begin
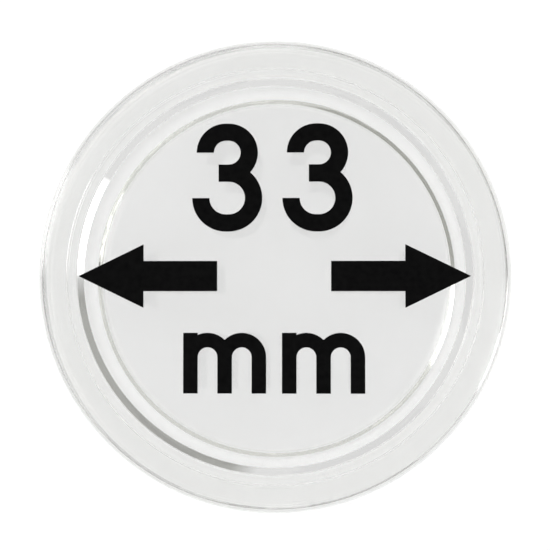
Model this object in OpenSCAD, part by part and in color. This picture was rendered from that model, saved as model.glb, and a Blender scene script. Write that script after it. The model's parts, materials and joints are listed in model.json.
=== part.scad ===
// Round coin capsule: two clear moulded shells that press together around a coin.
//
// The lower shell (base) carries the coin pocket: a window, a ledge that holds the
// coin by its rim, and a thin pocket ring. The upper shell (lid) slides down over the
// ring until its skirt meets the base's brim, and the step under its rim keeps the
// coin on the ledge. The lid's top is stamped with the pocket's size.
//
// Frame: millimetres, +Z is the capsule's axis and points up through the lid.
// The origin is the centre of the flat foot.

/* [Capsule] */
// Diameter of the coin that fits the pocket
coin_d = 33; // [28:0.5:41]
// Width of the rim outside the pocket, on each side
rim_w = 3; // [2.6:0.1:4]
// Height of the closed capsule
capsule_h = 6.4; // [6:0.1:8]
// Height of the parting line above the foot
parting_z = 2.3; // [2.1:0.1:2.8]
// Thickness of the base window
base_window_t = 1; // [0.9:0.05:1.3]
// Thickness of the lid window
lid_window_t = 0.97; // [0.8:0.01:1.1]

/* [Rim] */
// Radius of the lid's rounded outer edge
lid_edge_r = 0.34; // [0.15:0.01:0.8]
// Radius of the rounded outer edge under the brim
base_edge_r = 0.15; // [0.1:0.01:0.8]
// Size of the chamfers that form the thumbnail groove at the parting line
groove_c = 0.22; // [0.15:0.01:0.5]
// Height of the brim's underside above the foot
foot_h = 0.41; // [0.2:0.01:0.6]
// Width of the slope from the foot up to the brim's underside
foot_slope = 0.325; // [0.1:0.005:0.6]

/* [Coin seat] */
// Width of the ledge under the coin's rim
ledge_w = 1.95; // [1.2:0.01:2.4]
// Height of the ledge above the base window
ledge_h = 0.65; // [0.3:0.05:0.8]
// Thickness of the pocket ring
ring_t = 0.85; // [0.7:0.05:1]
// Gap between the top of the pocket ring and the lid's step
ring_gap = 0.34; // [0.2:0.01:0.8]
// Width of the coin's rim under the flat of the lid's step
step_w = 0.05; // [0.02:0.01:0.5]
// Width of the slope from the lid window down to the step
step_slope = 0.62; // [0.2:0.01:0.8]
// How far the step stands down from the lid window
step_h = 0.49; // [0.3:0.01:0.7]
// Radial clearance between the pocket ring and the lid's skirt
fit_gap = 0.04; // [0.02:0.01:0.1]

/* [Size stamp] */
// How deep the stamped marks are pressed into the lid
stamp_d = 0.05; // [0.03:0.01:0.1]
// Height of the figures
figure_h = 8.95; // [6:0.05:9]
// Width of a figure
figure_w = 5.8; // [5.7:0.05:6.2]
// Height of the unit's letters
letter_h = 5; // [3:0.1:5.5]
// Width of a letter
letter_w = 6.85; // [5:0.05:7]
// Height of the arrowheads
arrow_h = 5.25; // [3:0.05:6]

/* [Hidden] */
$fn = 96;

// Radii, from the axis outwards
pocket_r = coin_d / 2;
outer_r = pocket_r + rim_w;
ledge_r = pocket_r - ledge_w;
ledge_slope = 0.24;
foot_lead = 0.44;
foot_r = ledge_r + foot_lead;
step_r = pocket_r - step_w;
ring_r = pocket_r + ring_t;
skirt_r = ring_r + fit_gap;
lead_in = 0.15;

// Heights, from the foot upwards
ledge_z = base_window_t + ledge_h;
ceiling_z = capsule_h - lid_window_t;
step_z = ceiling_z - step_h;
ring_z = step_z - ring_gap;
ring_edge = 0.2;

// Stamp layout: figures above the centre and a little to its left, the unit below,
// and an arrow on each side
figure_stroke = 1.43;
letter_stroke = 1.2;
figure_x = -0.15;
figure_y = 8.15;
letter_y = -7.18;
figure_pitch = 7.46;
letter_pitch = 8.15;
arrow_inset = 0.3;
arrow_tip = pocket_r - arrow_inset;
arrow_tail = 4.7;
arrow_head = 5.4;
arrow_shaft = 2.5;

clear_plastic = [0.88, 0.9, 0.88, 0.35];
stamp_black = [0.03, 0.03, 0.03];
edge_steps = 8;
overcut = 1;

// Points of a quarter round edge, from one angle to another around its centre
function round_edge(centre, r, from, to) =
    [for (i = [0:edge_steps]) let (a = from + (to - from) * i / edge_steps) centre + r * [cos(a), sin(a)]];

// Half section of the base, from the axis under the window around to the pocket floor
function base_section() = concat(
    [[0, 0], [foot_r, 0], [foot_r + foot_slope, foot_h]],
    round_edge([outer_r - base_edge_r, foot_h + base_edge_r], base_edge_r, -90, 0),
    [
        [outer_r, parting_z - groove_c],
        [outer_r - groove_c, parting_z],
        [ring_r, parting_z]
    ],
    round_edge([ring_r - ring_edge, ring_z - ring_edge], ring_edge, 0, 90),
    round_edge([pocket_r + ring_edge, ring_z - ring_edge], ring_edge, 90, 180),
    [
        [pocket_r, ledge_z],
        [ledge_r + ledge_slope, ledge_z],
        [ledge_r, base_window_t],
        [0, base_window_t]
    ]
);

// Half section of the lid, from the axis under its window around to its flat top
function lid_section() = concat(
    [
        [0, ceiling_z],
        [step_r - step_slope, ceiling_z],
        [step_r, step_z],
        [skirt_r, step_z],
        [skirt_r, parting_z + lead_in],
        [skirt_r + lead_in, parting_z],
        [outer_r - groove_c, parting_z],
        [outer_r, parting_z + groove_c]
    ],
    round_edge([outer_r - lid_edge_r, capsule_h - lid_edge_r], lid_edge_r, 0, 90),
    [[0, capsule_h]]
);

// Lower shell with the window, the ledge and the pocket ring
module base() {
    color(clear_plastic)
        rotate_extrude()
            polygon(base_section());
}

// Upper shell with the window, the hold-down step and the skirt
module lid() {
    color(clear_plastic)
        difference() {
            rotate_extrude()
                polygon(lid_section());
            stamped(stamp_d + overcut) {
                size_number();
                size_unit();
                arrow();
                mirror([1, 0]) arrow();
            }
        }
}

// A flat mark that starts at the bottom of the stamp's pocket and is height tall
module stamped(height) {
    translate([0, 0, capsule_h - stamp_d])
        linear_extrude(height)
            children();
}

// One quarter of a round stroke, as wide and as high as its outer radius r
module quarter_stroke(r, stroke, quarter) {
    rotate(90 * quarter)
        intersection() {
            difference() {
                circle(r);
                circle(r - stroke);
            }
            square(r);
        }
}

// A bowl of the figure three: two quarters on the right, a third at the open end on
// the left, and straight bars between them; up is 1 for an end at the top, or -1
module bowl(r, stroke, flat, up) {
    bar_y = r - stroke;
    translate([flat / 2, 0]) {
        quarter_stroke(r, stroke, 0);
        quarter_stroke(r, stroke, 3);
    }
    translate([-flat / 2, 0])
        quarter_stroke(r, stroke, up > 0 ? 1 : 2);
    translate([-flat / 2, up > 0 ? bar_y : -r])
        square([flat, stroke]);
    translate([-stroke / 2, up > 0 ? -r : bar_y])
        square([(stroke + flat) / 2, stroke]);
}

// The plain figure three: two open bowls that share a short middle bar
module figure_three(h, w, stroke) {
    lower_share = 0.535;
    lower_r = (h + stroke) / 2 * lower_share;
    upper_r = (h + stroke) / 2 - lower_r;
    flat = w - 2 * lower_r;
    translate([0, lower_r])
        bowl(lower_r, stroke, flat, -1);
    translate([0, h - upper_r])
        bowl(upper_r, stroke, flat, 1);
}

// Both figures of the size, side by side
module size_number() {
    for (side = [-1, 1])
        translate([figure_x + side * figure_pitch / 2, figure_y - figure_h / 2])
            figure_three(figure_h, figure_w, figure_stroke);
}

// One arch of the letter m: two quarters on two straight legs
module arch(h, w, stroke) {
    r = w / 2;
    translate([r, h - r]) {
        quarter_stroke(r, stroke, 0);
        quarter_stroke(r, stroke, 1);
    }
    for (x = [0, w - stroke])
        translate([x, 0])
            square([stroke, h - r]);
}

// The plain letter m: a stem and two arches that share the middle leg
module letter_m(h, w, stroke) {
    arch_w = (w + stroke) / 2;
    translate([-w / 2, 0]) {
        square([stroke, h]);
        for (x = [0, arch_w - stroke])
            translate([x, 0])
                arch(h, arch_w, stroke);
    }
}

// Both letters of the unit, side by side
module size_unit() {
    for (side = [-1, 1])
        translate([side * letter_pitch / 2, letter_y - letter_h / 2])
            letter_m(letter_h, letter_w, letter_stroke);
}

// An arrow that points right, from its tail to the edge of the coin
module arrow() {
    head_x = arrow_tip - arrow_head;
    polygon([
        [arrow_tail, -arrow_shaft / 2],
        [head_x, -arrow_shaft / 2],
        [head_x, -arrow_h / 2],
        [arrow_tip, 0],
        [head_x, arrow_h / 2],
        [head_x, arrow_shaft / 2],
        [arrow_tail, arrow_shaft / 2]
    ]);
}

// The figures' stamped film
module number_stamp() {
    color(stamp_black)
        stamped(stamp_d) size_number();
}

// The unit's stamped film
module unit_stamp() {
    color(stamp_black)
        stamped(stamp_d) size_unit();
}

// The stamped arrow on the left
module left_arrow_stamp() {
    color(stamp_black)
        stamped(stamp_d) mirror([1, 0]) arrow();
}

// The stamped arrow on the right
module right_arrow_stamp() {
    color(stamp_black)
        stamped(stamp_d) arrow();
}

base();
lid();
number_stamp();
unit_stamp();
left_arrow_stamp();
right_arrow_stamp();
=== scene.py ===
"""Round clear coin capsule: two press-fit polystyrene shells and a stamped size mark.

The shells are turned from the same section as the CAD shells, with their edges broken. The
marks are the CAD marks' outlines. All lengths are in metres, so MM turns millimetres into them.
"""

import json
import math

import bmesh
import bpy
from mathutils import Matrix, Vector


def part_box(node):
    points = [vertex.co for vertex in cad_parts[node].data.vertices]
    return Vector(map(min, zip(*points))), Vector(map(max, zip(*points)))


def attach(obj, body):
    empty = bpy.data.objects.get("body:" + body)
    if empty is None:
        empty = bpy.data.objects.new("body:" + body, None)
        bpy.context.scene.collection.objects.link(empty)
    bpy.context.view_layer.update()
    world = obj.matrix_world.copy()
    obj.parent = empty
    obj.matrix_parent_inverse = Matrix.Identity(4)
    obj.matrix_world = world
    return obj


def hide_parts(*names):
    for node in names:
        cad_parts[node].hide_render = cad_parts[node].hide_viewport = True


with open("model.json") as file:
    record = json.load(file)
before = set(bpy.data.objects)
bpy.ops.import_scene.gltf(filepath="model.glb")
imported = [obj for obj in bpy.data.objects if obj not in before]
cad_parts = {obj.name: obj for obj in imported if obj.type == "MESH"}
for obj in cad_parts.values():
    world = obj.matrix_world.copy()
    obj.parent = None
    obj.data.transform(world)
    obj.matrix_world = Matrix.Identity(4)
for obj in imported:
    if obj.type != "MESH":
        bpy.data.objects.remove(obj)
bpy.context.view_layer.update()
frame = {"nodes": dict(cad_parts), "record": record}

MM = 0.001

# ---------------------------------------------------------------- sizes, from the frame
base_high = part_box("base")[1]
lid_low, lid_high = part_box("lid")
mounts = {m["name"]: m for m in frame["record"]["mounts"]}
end
* **What the task requires**
Beginning at the line that contains "from mathutils import Matrix, Vector", retype each line of the listing up to and including the last one, exactly as it stands, and nothing else.

* **Correct result**
from mathutils import Matrix, Vector


def part_box(node):
    points = [vertex.co for vertex in cad_parts[node].data.vertices]
    return Vector(map(min, zip(*points))), Vector(map(max, zip(*points)))


def attach(obj, body):
    empty = bpy.data.objects.get("body:" + body)
    if empty is None:
        empty = bpy.data.objects.new("body:" + body, None)
        bpy.context.scene.collection.objects.link(empty)
    bpy.context.view_layer.update()
    world = obj.matrix_world.copy()
    obj.parent = empty
    obj.matrix_parent_inverse = Matrix.Identity(4)
    obj.matrix_world = world
    return obj


def hide_parts(*names):
    for node in names:
        cad_parts[node].hide_render = cad_parts[node].hide_viewport = True


with open("model.json") as file:
    record = json.load(file)
before = set(bpy.data.objects)
bpy.ops.import_scene.gltf(filepath="model.glb")
imported = [obj for obj in bpy.data.objects if obj not in before]
cad_parts = {obj.name: obj for obj in imported if obj.type == "MESH"}
for obj in cad_parts.values():
    world = obj.matrix_world.copy()
    obj.parent = None
    obj.data.transform(world)
    obj.matrix_world = Matrix.Identity(4)
for obj in imported:
    if obj.type != "MESH":
        bpy.data.objects.remove(obj)
bpy.context.view_layer.update()
frame = {"nodes": dict(cad_parts), "record": record}

MM = 0.001

# ---------------------------------------------------------------- sizes, from the frame
base_high = part_box("base")[1]
lid_low, lid_high = part_box("lid")
mounts = {m["name"]: m for m in frame["record"]["mounts"]}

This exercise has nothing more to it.